# Search for Setter Pups?



## 1976mt250e (Jan 4, 2006)

Does anyone have, or know of anyone who has some English Setter pups? I have just started my search and haven't had much locating any in the area. Thanks - Tyler


----------



## BunkerChunker (Apr 13, 2009)

I saw an ad for setter pups last week in the columbus dispatch didn't see it today though might want to check their website they might still be there.


----------



## Waterline (Jan 20, 2007)

http://www.bdarn.com/buckeye/
Might want to look at Buckeye Kennels in Southern Ohio. The setters look pretty stylish. Don't know much else about them though. What are you planning to hunt with them? That may make a difference.


----------



## longhaulpointer (Mar 12, 2009)

if your new to pointing dogs make sure you do your research. You dont want to get a long ranging pointer if you mainly want to hunt grouse. Also there are different types of setters such as the ryman and others, that in general are larger slower working dogs. Different types of setters have different pros and cons. Most of all, if you want to hunt it make sure you get a dog from good stock.


----------



## ckfowler (Jul 14, 2008)

http://www.wildwoodllewellins.com/pups.html

Jerry has one M pup left last time I checked.
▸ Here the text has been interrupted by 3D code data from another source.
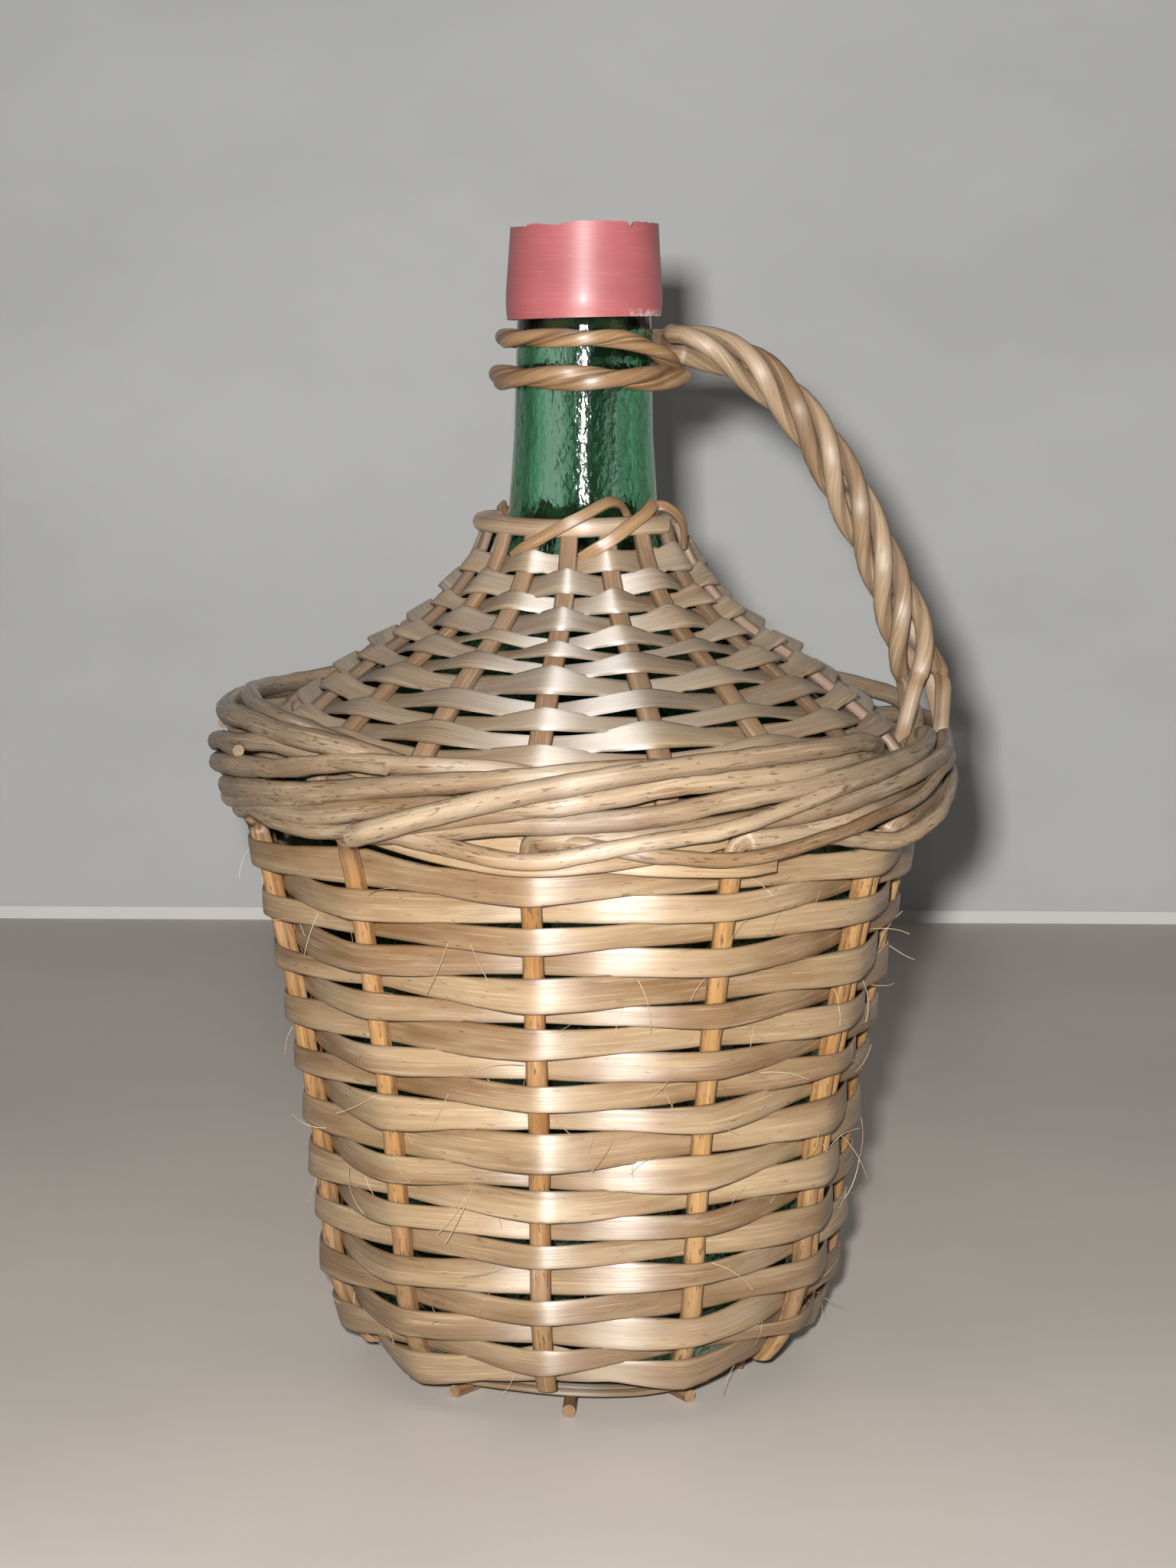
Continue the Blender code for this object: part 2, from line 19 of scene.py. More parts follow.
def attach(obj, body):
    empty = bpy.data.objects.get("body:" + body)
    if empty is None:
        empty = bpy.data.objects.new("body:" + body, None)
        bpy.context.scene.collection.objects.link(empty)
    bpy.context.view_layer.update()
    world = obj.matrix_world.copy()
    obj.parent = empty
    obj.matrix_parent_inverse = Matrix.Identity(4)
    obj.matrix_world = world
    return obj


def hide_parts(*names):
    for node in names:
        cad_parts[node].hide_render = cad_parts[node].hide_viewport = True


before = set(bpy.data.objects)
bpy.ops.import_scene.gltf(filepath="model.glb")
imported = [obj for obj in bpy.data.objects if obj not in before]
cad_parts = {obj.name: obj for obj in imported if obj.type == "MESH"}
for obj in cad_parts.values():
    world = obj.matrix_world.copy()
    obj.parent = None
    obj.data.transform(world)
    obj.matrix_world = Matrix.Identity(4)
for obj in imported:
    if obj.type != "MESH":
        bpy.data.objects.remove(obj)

bl_info = {
    "name": "Wicker demijohn",
    "version": (1, 0, 0),
    "blender": (4, 5, 0),
    "location": "View3D > Sidebar > Demijohn",
    "description": "Glass, willow weave, handle, cap, cork and stage for the wicker demijohn",
    "category": "Object",
}

# Clearances, as in the solid model
FIT_GAP = 0.0003
WEAVE_GAP = 0.0004
NORMAL_REACH = 0.002
SEARCH_STEP = 0.0005
SWING_ROUNDS = 6

# Glass bottle
GLASS_WALL = 0.0035
PUNT_HEIGHT = 0.006
FOOT_RADIUS = 0.046
FOOT_RING_WIDTH = 0.008
WAIST_RADIUS = 0.067
WAIST_HEIGHT = 0.046
SHOULDER_RADIUS = 0.087
SHOULDER_HEIGHT = 0.160
FLARE_POWER = 1.35
FLARE_SHARES = (0.3, 0.6, 0.85)
NECK_FOOT_RADIUS = 0.0204
NECK_FOOT_HEIGHT = 0.238
NECK_RADIUS = 0.0190
NECK_RISE = 0.020
LIP_RADIUS = 0.0190
LIP_HEIGHT = 0.015
LIP_ROUNDING = 0.0012
LIP_UNDERCUT = 0.0008
MOUTH_HEIGHT = 0.3065
MOUTH_RADIUS = 0.0138
SHOULDER_SHAPE = ((0.072, 0.173), (0.386, 0.404), (0.707, 0.596), (0.901, 0.788))

# Red cap and cork
CAP_WALL = 0.0012
CAP_SKIRT = 0.0165
CAP_RIM = 0.009
CAP_BELLY = 0.0008
CAP_RIM_DRAW = 0.0004
WEB_THICKNESS = 0.0012
WEB_HOLE_GAP = 0.0009
CORK_LENGTH = 0.030
CORK_STAND = 0.0075
CORK_CHAMFER = 0.0008

# Base of the basket
SPOKE_COUNT = 10
FIRST_SPOKE_DEG = -92.5
SPOKE_SIZE = 0.0036
SPOKE_REACH = 0.058
HUB_RADIUS = 0.009
MAT_THICKNESS = 0.0024
MAT_OVERLAP = 0.009

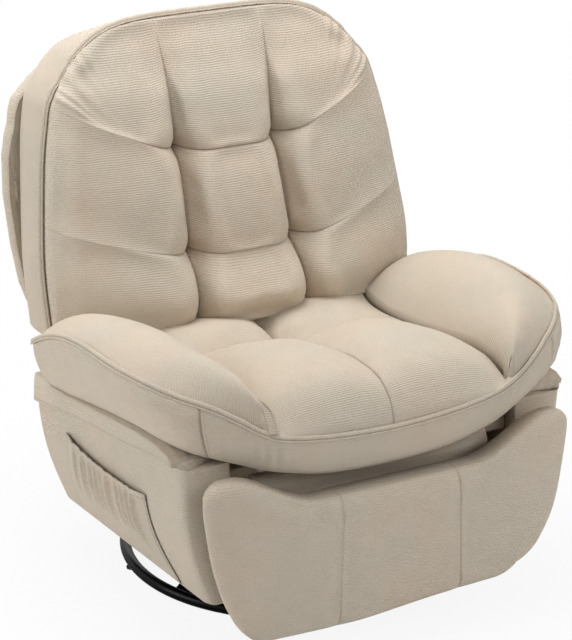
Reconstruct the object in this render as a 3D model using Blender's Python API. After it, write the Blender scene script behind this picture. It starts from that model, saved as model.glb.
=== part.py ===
# Swivel glider recliner, modelled piece by piece in metres, +Z up.
# The chair faces -Y and its swivel axis is the vertical line that all places are measured from.
import math

import bmesh
import bpy
import numpy as np
from mathutils import Vector

# The swivel axis stands a little behind the middle of the chair's footprint
swivel_axis_y = -0.021

seat_gap = 0.0003          # clearance left between pieces that touch
pivot_gap = 0.0003         # radial clearance of a rivet in its hole
layer_gap = 0.002          # side clearance between stacked links
link_wall = 0.004

# Floor base
ring_radius = 0.320
ring_tube = 0.011
glide_height = 0.0035
glide_radius = 0.011
glide_count = 4
glide_turn = math.radians(-8.0)
arm_count = 4
arm_turn = math.radians(22.5)
arm_width = 0.036
arm_wall = 0.007
arm_bend = 0.228           # where the arm starts to fall towards the ring
arm_root = 0.060
hub_radius = 0.105
hub_wall = 0.005
hub_base = 0.050
race_radius = 0.072
cage_width = 0.013
cage_wall = 0.0024
ball_radius = 0.0045
race_groove = 0.0027
race_groove_half = 0.00405
race_bore = 0.016
ball_count = 8
turntable_wall = 0.005
turntable_radius = 0.118

# Glider
link_length = 0.110
link_reach = 0.110         # fore and aft distance of the glider pivots from the swivel axis
glide_top = 0.235
link_half_width = 0.012
rivet_radius = 0.004
rivet_head = 0.007
rivet_head_wall = 0.0012
cross_height = 0.020
cross_depth = 0.040
cross_reach = 0.088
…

I would buy him if I were in the market.


----------



## warden (Jun 14, 2007)

Saw an add this summer. JOE 419-204-3813. Might be a good contact. Nothing like a good bird dog!


----------



## Llewellin01 (Feb 23, 2008)

Get a Llewellin....lol


----------



## Dawitner (Apr 25, 2004)

I would not buy a pup from Joe, he will not stand by them. Just speaking from experience.


----------



## 1976mt250e (Jan 4, 2006)

actually got a Llewellin puppy, 5 months old now....wonderful dog... just have to find a puppy for my grandfather now, retirement present!


----------



## Llewellin01 (Feb 23, 2008)

Good Choice!!! If you don't mind me asking what's the pedigree on this pup?


----------